Thank you, Heidi.
His Excellency Mr. Ville Kinnari
Her Excellency Ms. Suzi Carla Barbosa
Professor Jeffrey Sachs
Ambassador Perks Ligoya
USG Courtenay Rattray
Excellencies, Distinguished Participants
Good morning to you all from New York.
I am honoured to join you to speak on behalf of my fellow co-chair, Ambassador Bob Rae, and myself.
I was very keen to join the Forum in person, but due to some pressing engagements here, I could not do so. I have tried to follow the discussions online.
At the outset, I wish to thank and commend the Government of Finland for hosting the first LDC Future Forum. This was an invaluable contribution to our preparations for the LDC-5 Conference. [Thank you, Mr. Minister]
I thank Minister Kinnari and Minister Barbosa for their inspiring statements.
And it is always a pleasure to hear Prof. Sachs. And our Chair, Amb. Ligoya, is always inspiring; showing us the way. Thank you.
I congratulate USG Rattray and his excellent team for their tireless efforts to ensure a successful event. [Thank you, Courtenay]
I also thank and convey our deep appreciation to the distinguished participants, the scholars, academicians, and development practitioners for their important contributions.
Over the past two days, we have had very rich discussions; and heard many insightful presentations. A wide variety of thematic areas have been covered, which are all very pertinent to the next programme of action for the LDCs.
As we prepare for the next round of negotiations of the draft POA, the takeaways from this Forum will encourage us to be more ambitious.
Excellencies, Distinguished Participants,
The Future Forum is taking place for the first time. And it comes at a critical time. We are in the midst of an unprecedented crisis. The pandemic has created havoc in all spheres of our societies. Millions of people have been pushed into poverty and hunger. Inequalities both within and across societies are on the rise. The twin impacts of climate change and disasters have compounded the situation further.
The LDCs are bearing the heaviest brunt of these crises. Recovery efforts are grossly insufficient and uneven to say the least. Take vaccines for instance – only about 1.2% of the people in the LDCs have been vaccinated.

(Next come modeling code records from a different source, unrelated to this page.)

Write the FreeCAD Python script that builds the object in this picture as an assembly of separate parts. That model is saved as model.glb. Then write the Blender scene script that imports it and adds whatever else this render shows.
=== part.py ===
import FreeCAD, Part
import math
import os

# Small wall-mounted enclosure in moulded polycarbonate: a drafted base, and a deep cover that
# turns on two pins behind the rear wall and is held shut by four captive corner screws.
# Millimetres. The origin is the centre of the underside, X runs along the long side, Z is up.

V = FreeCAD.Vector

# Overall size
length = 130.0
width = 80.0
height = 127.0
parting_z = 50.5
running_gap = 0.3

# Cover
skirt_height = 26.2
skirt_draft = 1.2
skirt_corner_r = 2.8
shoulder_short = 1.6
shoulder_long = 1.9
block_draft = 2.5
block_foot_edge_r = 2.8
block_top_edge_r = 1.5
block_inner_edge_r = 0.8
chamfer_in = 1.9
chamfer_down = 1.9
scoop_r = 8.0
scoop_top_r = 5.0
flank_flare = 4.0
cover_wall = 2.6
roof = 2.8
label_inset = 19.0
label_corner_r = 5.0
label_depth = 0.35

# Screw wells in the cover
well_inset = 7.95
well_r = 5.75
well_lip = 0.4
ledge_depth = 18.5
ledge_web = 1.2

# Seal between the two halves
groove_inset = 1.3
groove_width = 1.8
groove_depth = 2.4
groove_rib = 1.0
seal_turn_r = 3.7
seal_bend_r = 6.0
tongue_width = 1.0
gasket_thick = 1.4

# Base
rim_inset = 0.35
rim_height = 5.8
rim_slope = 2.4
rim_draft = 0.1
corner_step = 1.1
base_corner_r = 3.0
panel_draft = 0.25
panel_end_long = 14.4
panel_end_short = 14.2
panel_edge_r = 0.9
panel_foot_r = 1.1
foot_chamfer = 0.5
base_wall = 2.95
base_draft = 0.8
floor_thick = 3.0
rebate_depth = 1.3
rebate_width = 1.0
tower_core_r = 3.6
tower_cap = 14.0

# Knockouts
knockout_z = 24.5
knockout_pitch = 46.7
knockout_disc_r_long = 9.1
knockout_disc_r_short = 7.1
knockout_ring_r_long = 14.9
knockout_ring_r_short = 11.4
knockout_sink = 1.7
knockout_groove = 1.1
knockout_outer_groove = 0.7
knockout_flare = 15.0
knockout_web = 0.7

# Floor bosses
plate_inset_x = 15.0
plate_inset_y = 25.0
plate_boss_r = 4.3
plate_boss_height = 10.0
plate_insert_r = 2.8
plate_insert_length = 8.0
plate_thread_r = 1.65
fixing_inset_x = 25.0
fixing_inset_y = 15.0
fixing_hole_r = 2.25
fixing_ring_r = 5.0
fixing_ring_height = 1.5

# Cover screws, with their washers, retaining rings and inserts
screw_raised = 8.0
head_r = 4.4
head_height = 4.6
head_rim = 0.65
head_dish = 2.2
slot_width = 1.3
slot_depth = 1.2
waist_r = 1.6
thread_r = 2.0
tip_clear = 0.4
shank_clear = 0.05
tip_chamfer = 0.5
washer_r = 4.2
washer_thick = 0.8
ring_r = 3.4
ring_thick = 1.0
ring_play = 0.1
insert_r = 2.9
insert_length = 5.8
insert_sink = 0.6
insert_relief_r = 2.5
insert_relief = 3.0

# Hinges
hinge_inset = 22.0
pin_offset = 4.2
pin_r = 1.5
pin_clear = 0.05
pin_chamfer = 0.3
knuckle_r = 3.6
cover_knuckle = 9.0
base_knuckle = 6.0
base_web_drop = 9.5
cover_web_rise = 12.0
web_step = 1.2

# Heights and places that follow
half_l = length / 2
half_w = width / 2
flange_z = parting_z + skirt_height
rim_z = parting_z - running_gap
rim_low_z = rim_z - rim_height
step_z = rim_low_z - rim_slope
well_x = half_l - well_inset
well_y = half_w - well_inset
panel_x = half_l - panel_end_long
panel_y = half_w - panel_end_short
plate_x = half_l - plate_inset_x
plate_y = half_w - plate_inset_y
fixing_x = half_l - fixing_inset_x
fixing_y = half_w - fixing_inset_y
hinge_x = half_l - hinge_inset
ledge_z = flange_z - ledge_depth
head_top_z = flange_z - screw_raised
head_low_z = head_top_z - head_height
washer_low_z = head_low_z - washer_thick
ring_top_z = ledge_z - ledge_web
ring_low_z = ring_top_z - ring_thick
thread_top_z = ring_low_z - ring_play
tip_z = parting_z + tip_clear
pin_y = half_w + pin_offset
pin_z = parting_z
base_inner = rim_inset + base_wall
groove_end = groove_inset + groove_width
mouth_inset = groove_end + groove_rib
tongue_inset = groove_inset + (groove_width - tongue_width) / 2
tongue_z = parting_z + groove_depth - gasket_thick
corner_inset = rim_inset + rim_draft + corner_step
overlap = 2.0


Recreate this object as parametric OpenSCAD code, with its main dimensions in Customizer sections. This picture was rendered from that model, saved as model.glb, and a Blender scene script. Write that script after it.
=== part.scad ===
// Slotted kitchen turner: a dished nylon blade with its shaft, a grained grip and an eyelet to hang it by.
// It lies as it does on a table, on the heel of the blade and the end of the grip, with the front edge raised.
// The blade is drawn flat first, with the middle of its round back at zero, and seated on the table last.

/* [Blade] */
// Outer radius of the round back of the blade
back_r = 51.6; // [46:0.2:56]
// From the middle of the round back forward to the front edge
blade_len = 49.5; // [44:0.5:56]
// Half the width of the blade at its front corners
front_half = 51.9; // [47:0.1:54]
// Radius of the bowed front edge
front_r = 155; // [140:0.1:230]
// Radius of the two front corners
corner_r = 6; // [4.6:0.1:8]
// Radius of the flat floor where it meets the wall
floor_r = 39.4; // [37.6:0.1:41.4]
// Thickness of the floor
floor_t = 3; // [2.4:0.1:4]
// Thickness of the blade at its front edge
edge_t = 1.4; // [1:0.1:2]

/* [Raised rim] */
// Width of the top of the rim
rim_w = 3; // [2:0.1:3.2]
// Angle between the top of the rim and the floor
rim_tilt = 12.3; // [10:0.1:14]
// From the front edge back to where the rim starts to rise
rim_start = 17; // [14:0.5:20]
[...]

Even before the pandemic, the LDCs were the furthest behind. The 46 LDCs are home to 12% of the global population; but they account for less than 2% of the world’s GDP, and less than1% of global exports. The pandemic has exacerbated their pre-existing vulnerabilities and pushing them further behind.
The IPrOA has had some limited success. Since its adoption, 4 countries have graduated, and 16 others are in different stages of graduation. Yet the targets in all its priority areas remain unfulfilled. And we had heard how the pandemic is posing further challenges.
The 5th LDC Conference offers an opportunity to agree on a new transformative roadmap for the LDCs to overcome this crisis and build back better, and stronger.
Excellencies, Distinguished Participants,
As many of you are aware, the negotiations on the draft Doha Programme of Action are well underway. Ambassador Bob Rae and I are truly honoured to co-chair the Preparatory Committee of the LDC-5 Conference.
The group of LDCs under the leadership of Ambassador Ligoya has submitted an excellent draft. We have already had one round of consultations; and the PrepCom will meet for the second round on the revised draft next week, on the 13th and the 14th in New York.
The draft captures the hopes and aspirations of the LDCs, especially now in their efforts to build back better from the pandemic. It is expected to be a strong compact of partnership between the LDCs and their development partners and all other stakeholders.
The draft has identified some concrete deliverables for eradicating poverty, ensuring lifelong learning, facilitating trade and investment, and ensuring sustainable and irreversible graduation of the LDCs. And very importantly, it sets a target to address the vaccines crisis, by promoting and encouraging technology transfer to increase production and distribution capacities of vaccines in LDCs.
Negotiations so far have been very constructive, with all sides showing a genuine desire to have a transformative programme of action. We expect to conclude the negotiations on the Programme of Action positively by mid-December.
The proposals and recommendations from the academic papers and the rich discussions held during past two days are expected to complement our ongoing discussions in New York. This event is also likely to facilitate consensus building on critical issues of importance to LDCs.
Keeping this in mind, I wish to propose four specific recommendations:
First: I would request OHRLLS and other co-organizers to prepare a compendium of the specific policy recommendations coming out from the various analytical papers and share it with the member states and other stakeholders for their consideration, as those could serve as important inputs for their development strategies and practices.
Second: On a similar note, some of the innovative ideas and key deliverables from here could be shared with the Member States for their consideration for suitable reflection in the negotiating text; and to complement the elements contained in the draft programme of action.
Third: Create an online platform for the LDC Future Forum to engage the resource persons virtually on issues that are of importance to the LDCs, especially in the preparatory process, as well as in later stages.
Finally: Bring the Future Forum to Doha as a part of the programme of the LDC-5 Conference to be held in January 2022 in Doha.
I thank you all for your kind attention. And we look forward to remaining engaged with you all in the coming days.